Co-extinction is one of the most silent and least studied forms of biodiversity loss.

Genetically Modified Organisms (GMOs)

A GMO or transgenic organism has artificially altered DNA through:

• Mutation
• Insertion
• Deletion of genes

Example:

• Bt cotton contains genes from the bacterium Bacillus thuringiensis.

Why are GMOs created?

To introduce new traits such as:

• Pest resistance
• Herbicide tolerance
• Higher productivity

However, GMOs bring ecological risks.

How GMOs Can Threaten Biodiversity

1. GMO species may become dominant

By outcompeting natural species.

2. Transgene escape

Pollen transfer from GMO crops to wild plants can:

• Alter soil microbes
• Create aggressive hybrids
• Change ecological balances

3. Herbicide resistance

Many GMO crops are engineered to withstand herbicides.

As a result:

• Herbicides are sprayed heavily
• Weeds die
• But so do other beneficial plants
• Food webs collapse
• Soil loses protection against erosion

Biodiversity declines silently when entire landscapes become GMO monocultures.
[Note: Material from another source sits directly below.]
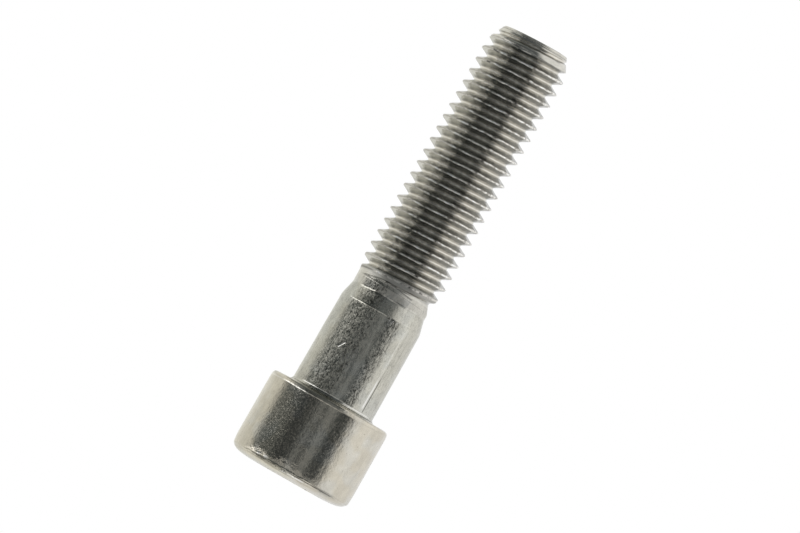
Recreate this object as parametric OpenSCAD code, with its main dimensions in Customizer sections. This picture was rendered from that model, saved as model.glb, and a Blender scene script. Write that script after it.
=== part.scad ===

The Curious Case of Genetically Modified Mosquitoes

To combat diseases like dengue, Zika, and chikungunya, scientists experimented with GM mosquitoes.

Oxitec’s GM Male Aedes aegypti

• Engineered with a self-limiting gene
• Supposed to produce offspring that die before adulthood
• Released in Brazil (2013–2015) — ~500,000 per week

Unexpected outcome

Some offspring:

• Survived
• Reached adulthood
• Bred with native mosquitoes
• Introduced new genetic material into wild populations

This raises concerns similar to GM crops:

Genetic material introduced into the wild may have consequences we do not fully understand.

Trade in Wildlife – A Global Threat

Illegal wildlife trade affects:

• Species survival
• Ecosystems
• Human health

How it harms nature:

• Species are harvested unsustainably
• Habitats are destroyed to access animals
• Illegal markets rarely follow sanitary standards → spreads zoonotic diseases
• Loss of predators or keystone species disturbs entire ecosystems

Examples include trade in:

• Tiger bones
• Pangolin scales
• Exotic birds
• Turtles and tortoises

Pollution and Climate Change

(Slow but Severe Killers)

Climate Change

Alters:

• Habitat ranges
• Migration patterns
• Species reproduction cycles
• Distribution of plants, pathogens, and animals

Extreme weather events cause sudden population crashes.

Ocean Acidification

Due to excess atmospheric carbon dissolving in oceans.

This affects:

• Coral reefs
• Shell-forming organisms
• Entire marine food webs

Pollution

Includes:

• industrial waste
• agricultural chemicals
• plastics
• oil spills

These degrade habitats and kill countless species each year.